Now, let's look at the hardware divide module. Like the MAC unit, it is coupled to the core's operand execution pipeline. It allows processors to support signed divides, unsigned divides, and remainder instructions. With this model, multiply and remainder instructions can take up to 38 clocks to execute. The actual execution time may be less depending on the addressing mode, operand size, and operand values. The hardware divide module is included in all current Coldfire devices.



### Question

**True or False:** The V4 core provides limited superscalar execution through the use of instruction folding, which approaches dualissue performance but at a much lower silicon cost.

- A. True
- B. False

Take a moment now to answer this question.

#### Correct!

There is limited superscalar execution through the use of instruction folding, which approaches dual-issue performance but at a much lower silicon cost.



### **Module Summary**

- ColdFire Cores V2, V3, V4, V4e, V5
- FPU
- MMU
- MAC
- eMAC
- Hardware Divide

In this module, you learned about the features of ColdFire cores, features and functionality of optional modules.

ColdFire core versions, beginning with V2 up to leading edge V5 core architecture, were discussed.

Further you learned about optional modules, which enhance ColdFire performance and features.
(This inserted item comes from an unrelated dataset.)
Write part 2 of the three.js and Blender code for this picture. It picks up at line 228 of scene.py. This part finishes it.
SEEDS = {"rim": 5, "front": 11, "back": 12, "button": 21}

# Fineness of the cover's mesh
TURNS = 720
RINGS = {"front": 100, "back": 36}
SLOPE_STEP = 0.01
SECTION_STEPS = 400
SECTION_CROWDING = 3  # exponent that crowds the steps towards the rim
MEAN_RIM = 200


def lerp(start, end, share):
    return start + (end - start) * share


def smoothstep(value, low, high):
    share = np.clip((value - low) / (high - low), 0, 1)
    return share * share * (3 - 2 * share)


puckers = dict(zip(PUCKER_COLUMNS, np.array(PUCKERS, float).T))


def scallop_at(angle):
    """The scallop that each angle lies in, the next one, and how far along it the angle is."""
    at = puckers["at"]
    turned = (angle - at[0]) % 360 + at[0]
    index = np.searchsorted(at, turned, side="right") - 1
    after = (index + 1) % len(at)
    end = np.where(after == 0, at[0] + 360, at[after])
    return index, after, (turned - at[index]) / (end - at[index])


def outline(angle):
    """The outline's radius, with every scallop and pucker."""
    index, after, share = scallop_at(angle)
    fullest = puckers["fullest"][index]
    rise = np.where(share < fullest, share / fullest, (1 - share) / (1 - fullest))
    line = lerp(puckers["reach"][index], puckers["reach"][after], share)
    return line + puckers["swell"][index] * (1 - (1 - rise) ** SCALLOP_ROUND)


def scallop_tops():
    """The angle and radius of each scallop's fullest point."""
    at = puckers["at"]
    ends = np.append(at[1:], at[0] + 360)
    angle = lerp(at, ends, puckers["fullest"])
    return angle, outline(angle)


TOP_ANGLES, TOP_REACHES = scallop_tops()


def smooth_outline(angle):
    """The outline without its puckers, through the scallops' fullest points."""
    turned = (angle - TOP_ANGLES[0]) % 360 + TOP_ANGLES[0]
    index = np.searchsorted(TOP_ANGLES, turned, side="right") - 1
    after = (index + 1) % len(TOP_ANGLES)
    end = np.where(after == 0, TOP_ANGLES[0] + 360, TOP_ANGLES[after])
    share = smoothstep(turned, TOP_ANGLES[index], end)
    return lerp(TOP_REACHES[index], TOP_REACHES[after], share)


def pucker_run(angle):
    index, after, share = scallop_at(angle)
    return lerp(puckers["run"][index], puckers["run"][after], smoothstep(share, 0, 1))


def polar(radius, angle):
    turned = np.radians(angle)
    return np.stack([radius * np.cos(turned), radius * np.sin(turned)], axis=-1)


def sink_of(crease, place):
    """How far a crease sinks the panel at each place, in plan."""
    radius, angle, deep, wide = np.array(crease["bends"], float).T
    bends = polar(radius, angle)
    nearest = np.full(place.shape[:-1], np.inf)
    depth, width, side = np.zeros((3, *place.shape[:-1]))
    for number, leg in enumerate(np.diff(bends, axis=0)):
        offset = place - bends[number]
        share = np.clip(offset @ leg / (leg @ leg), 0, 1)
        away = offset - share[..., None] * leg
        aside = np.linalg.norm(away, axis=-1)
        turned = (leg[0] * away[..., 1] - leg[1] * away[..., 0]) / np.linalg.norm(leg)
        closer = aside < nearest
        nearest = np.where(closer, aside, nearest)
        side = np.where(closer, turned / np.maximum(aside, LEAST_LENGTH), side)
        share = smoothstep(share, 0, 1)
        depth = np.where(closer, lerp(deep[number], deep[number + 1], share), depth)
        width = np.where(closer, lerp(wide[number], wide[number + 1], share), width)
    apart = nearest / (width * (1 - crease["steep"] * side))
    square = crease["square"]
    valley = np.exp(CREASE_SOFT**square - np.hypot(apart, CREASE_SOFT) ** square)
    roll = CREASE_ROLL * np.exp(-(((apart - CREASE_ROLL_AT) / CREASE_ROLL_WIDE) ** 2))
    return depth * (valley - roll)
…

Floating-point unit module is designed to carry out effectively operations on floating point numbers.

Memory Management Unit module provides complete flexibility for software to define and manage the system address space.

Multiply-Accumulate unit module offers a hardware support for a limited set digital signal processing (DSP) operations optimized for 16-bit operands with 32-bit accumulator.

Enhanced Multiply-Accumulate unit module enhances features of original MAC. It is optimized for 32-bit operands with 48-bit accumulator.

And finally, Hardware Divide Module allows processor to support signed and unsigned divides and remainder instructions.